Nope. The homework monster was ready to pounce. My new algebraic nemesis struck back with a vengeance, replaying its evil tricks for a 3rd time. Finally coming to my senses, I gathered my academic arsenal, snatched the house key, and sat my tiny hiney right there in the rocking chair on the front porch until my sister returned at the stroke of 10.


A Logical Explanation

So, what was it? I can't say. Was someone in my Mom's bedroom? Perhaps. But they would have needed x-ray vision for their impeccable timing of my math equation. And why stick around for a repeat performance of the stomping scare tactics instead of escaping out the back door?

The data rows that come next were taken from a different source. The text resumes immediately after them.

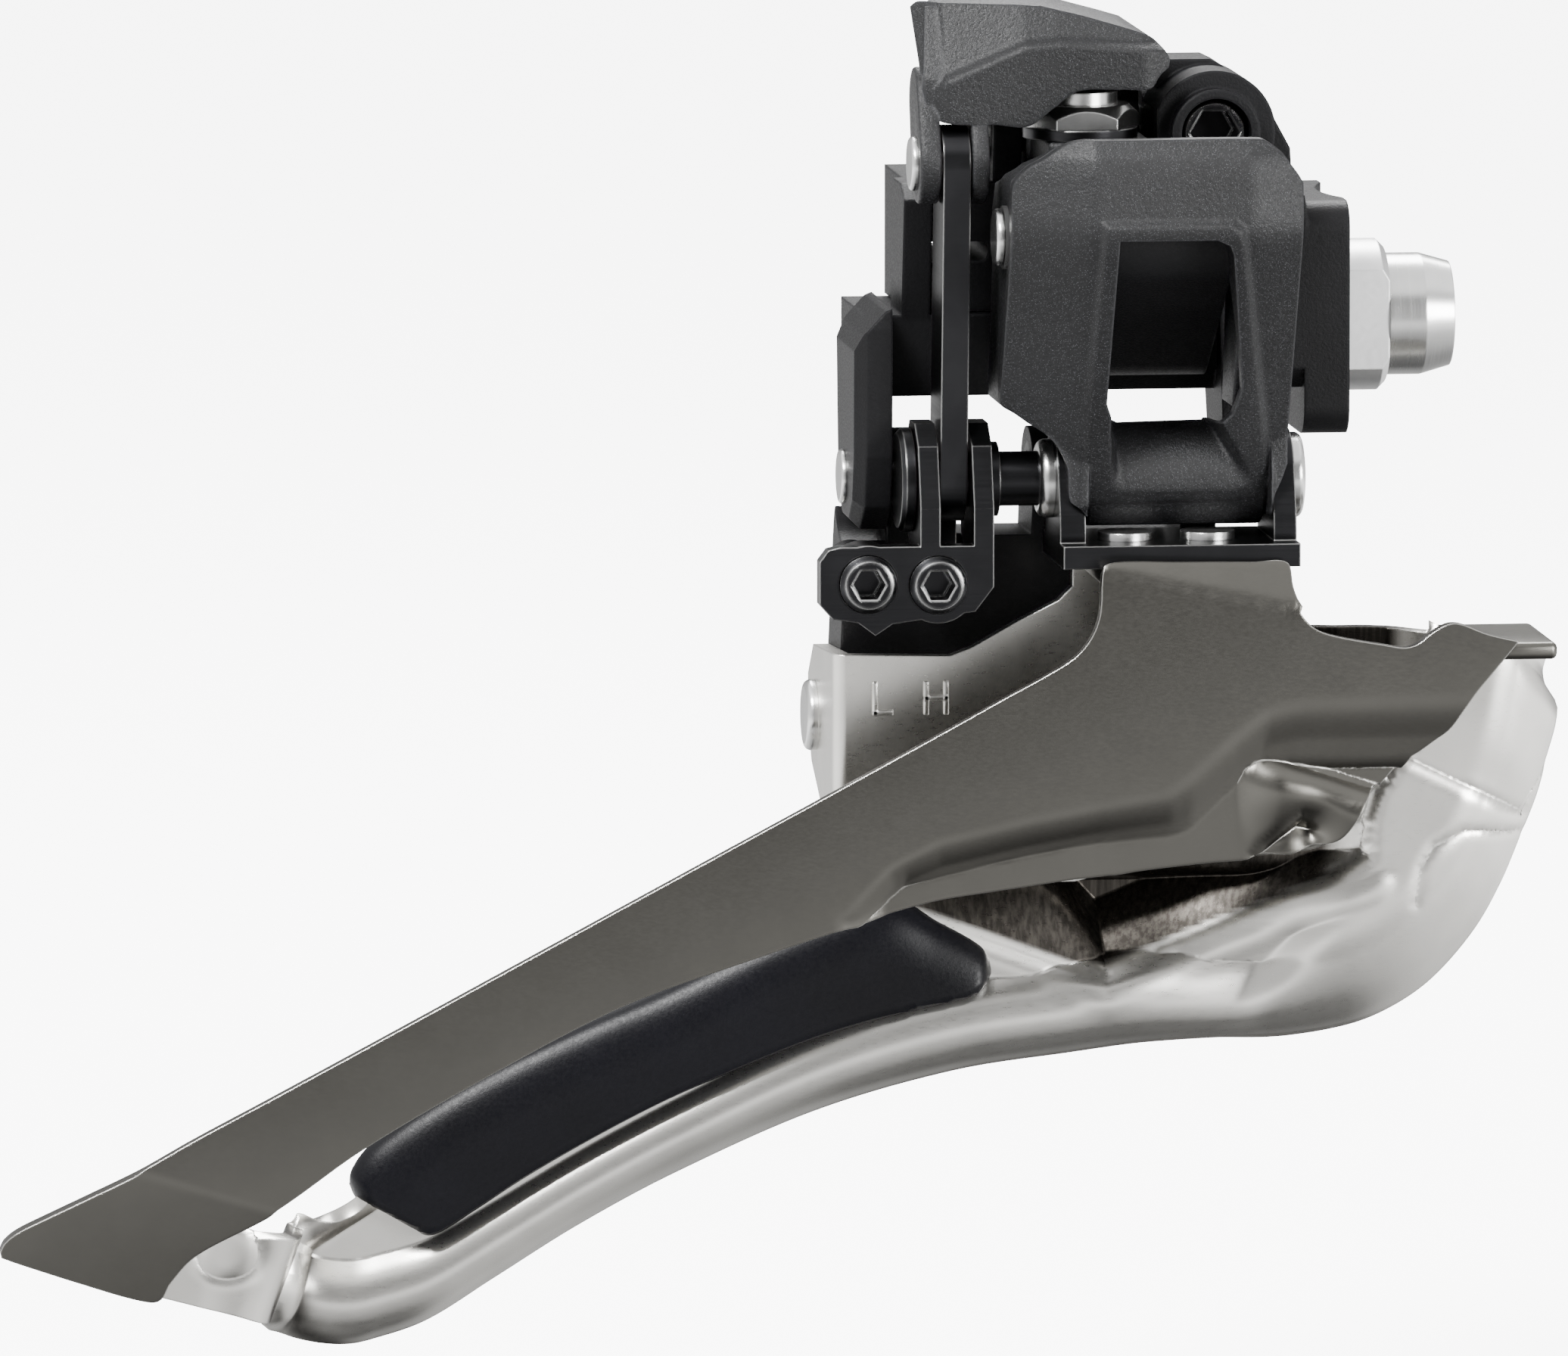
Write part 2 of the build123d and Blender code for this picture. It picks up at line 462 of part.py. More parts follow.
# ---- build ---------------------------------------------------------------------------------------
def main():
    os.makedirs("parts", exist_ok=True)
    save(base_body(), "base_body")
    save(fixing_bolt(), "fixing_bolt")
    save(hanger_washer(), "hanger_washer")
    save(support_bolt(), "support_bolt")
    save(headed_pin(OUTER_TOP, PIN, LINK_LEFT - 0.1, -7.8, 2.0, 0.5), "outer_link_pin")
    save(headed_pin(INNER_TOP, PIN, ARM_LEFT, -6.2, 1.9, 0.4), "inner_link_pin")
    save(headed_pin(LEVER_PIVOT, PIN, -25.2, -13.4, 2.3, 0.6), "lever_pin")
    save(return_spring(), "return_spring")
    save(outer_link(), "outer_link")
    save(outer_link_bushes(), "outer_link_bushes")
    save(cage_axle_bushes(), "cage_axle_bushes")
    save(inner_link(), "inner_link")
    save(inner_link_bushes(), "inner_link_bushes")
    save(toggle_lever(), "toggle_lever")
    save(cable_anchor_bolt(), "cable_anchor_bolt")
    save(cable_clamp_washer(), "cable_clamp_washer")
    save(headed_pin(TOGGLE_TOP, 1.35, -31.8, -26.9, 1.9, 0.5), "toggle_pin")
    save(toggle_rod(), "toggle_rod")
    save(cage_bracket(), "cage_bracket")
    save(web_rivets(), "web_rivets")
    save(cage_axle(), "cage_axle")
    save(axle_end_washer(), "axle_end_washer")
    save(axle_collar(), "axle_collar")
    save(axle_rivet_heads(), "axle_rivet_heads")
    save(limit_screw_plate(), "limit_screw_plate")
    save(limit_screw(LOW_SCREW, LOW_TIP_Y), "low_limit_screw")
    save(limit_screw(HIGH_SCREW, HIGH_TIP_Y), "high_limit_screw")
    save(inner_bracket(), "inner_bracket")
    save(headed_pin(INNER_LOW, 1.8, EAR_LEFT, -19.8, 2.5, 0.8), "inner_link_rivet")
    save(outer_plate(), "outer_plate")
    save(inner_plate(), "inner_plate")
    save(skid_pad(), "skid_pad")
    save(tail_rivet(), "tail_rivet")
    save(bracket_rivets(), "bracket_rivets")


main()
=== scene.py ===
import json
import math

import bpy
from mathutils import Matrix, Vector


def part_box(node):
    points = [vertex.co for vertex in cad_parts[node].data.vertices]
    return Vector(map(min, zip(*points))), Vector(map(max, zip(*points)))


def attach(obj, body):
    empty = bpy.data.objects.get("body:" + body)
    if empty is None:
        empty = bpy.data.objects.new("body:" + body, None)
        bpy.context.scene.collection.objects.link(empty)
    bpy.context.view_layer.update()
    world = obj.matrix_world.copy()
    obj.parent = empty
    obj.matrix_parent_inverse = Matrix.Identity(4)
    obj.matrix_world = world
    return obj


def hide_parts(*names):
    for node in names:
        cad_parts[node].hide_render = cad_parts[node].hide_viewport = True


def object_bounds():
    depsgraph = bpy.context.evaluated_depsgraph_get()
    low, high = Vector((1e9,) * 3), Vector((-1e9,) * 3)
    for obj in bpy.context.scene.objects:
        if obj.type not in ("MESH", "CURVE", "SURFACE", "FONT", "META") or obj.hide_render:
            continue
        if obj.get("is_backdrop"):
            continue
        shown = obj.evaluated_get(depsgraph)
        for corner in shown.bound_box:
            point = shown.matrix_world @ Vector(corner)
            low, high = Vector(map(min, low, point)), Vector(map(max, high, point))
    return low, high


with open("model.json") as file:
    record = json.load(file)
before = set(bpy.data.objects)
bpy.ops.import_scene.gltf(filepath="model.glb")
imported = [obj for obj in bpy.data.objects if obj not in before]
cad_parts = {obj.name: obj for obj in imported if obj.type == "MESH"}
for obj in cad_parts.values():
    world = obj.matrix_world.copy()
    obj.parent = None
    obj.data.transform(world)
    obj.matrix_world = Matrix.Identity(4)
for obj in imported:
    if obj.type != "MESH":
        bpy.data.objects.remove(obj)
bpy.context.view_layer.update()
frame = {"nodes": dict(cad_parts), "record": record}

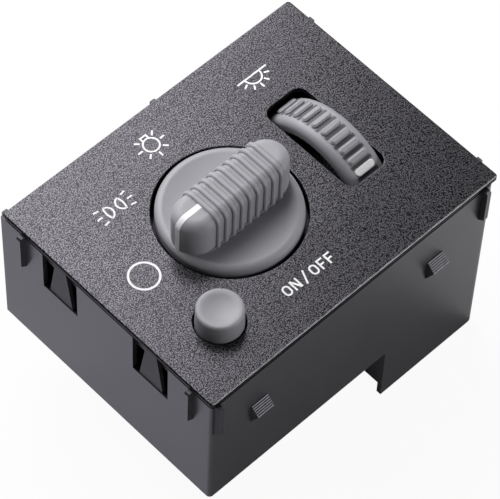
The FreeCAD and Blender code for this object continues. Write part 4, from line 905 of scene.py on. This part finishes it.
def pale_floor():
    """Matt and pale, but white to the camera, and glowing in gloss on the switch's left side only."""
    material = bpy.data.materials.new("pale_floor")
    material.use_nodes = True
    material.node_tree.nodes.clear()
    matt = add_node(material, "ShaderNodeBsdfDiffuse")
    matt.inputs["Color"].default_value = FLOOR_COLOUR
    glow = add_node(material, "ShaderNodeEmission")
    path = add_node(material, "ShaderNodeLightPath").outputs
    tint = add_node(material, "ShaderNodeMix", data_type="RGBA")
    wire(material, path["Is Camera Ray"], tint.inputs["Factor"])
    tint.inputs[MIX_COLOUR_A].default_value = FLOOR_TINT_IN_GLOSS
    tint.inputs[MIX_COLOUR_B].default_value = (1, 1, 1, 1)
    wire(material, tint.outputs[MIX_COLOUR_RESULT], glow.inputs["Color"])
    place = split(material, place_on_piece(material))
    lit_side = remap(material, place["X"], cad_low.x + GLOW_NONE_X, cad_low.x + GLOW_FULL_X,
                     0, FLOOR_GLOW_IN_GLOSS)
    lit_end = remap(material, place["Y"], cad_low.y + GLOW_NONE_Y, cad_low.y + GLOW_FULL_Y, 0, 1)
    mirrored = combine(material, "MAXIMUM", path["Is Glossy Ray"], path["Is Transmission Ray"])
    mirrored = times(material, mirrored, times(material, lit_side, lit_end))
    seen = times(material, path["Is Camera Ray"], FLOOR_GLOW_TO_CAMERA)
    blend = add_node(material, "ShaderNodeMixShader")
    factor, first, second = blend.inputs
    wire(material, combine(material, "MAXIMUM", seen, mirrored), factor)
    wire(material, matt.outputs["BSDF"], first)
    wire(material, glow.outputs["Emission"], second)
    output = add_node(material, "ShaderNodeOutputMaterial")
    wire(material, blend.outputs["Shader"], output.inputs["Surface"])
    return material


def studio_floor():
    """A wide pale floor that keeps the soft shadow of the switch."""
    shape = bmesh.new()
    bmesh.ops.create_grid(shape, x_segments=1, y_segments=1, size=FLOOR_SIZE / 2)
    bmesh.ops.translate(shape, verts=shape.verts, vec=(0, 0, cad_low.z - FLOOR_GAP))
    mesh = mesh_of(shape, "studio_floor")
    mesh.materials.append(pale_floor())
    floor = bpy.data.objects.new("studio_floor", mesh)
    bpy.context.scene.collection.objects.link(floor)


def studio_surround():
    """White to the camera; for light and gloss, pale round the horizon under a dimmer ceiling."""
    world = bpy.data.worlds.new("studio_surround")
    bpy.context.scene.world = world
    world.use_nodes = True
    background = world.node_tree.nodes["Background"]
    background.inputs["Strength"].default_value = 1.0
    coordinates = add_node(world, "ShaderNodeTexCoord")
    height = split(world, coordinates.outputs["Generated"])["Z"]
    level = remap(world, height, SURROUND_TOP, CEILING_START, SURROUND_LEVEL, CEILING_LEVEL)
    path = add_node(world, "ShaderNodeLightPath").outputs
    seen = combine(world, "MAXIMUM", path["Is Camera Ray"], path["Is Transmission Ray"])
    blend = add_node(world, "ShaderNodeMix", data_type="FLOAT")
    wire(world, seen, blend.inputs["Factor"])
    wire(world, level, blend.inputs[MIX_NUMBER_A])
    blend.inputs[MIX_NUMBER_B].default_value = 1.0
    wire(world, blend.outputs["Result"], background.inputs["Color"])


def soft_light(name, place, heading, tilt, width, height, level):
    """A soft box whose width runs along heading; level is how bright its face looks."""
    lamp = bpy.data.lights.new(name, "AREA")
    lamp.shape = "RECTANGLE"
    lamp.size = width
    lamp.size_y = height
    lamp.energy = level * math.pi * width * height
    light = bpy.data.objects.new(name, lamp)
    light.location = place
    light.rotation_euler = (math.radians(tilt), 0, math.radians(heading))
    bpy.context.scene.collection.objects.link(light)


def camera():
    azimuth = math.radians(CAMERA_AZIMUTH)
    elevation = math.radians(CAMERA_ELEVATION)
    back = Vector((math.sin(azimuth) * math.cos(elevation), -math.cos(azimuth) * math.cos(elevation),
                   math.sin(elevation)))
    data = bpy.data.cameras.new("camera")
    data.lens = CAMERA_LENS
    data.sensor_width = CAMERA_SENSOR
    data.clip_start = CAMERA_NEAR
    data.clip_end = CAMERA_FAR
    eye = bpy.data.objects.new("camera", data)
    eye.location = CAMERA_TARGET + back * CAMERA_DISTANCE
    eye.rotation_mode = "QUATERNION"
    eye.rotation_quaternion = (-back).to_track_quat("-Z", "Y") @ Quaternion((0, 0, 1), math.radians(CAMERA_ROLL))
    bpy.context.scene.collection.objects.link(eye)
    bpy.context.scene.camera = eye


studio_floor()
studio_surround()
soft_light("key_softbox", **KEY_SOFTBOX)
soft_light("front_fill", **FRONT_FILL)
camera()
bpy.context.scene.view_settings.view_transform = "Standard"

Could it be the squirrels? My mom insisted that they enjoy their rooftop acrobatics on occasion. I mean, I get it. But can we really believe those little critters would perform a synchronized stomp routine so loud on the 2nd story roof, that it shakes the ceiling fan downstairs?


We can try to logic this away all day folks. I've been trying to my entire life. But all I can say for sure, is that we'll never know.

That's All She Wrote

Luckily, we only had to endure that house for the duration of the school year. My Mom decided to tie the knot during the last week of classes, and we were outta there the next week. I've never dared to set foot in that place since, but I've entertained the thought of ringing the doorbell and quizzing the current owners about any spooky encounters. Then again...maybe it's better not to know. Ignorance is pure happiness, isn't it?


Every now and then, the tales resurface during family get-togethers, and we chuckle about those "meddling squirrels" that gave us the creeps. Whether you buy it or not...my two sisters and I know that we encountered something other-worldly in that house. And I assure you, it wasn't your typical squirrel shenanigans!


Let's Chat

So what do you think - burglar or boo? Either way, sounds like someone wanted me out of "their house."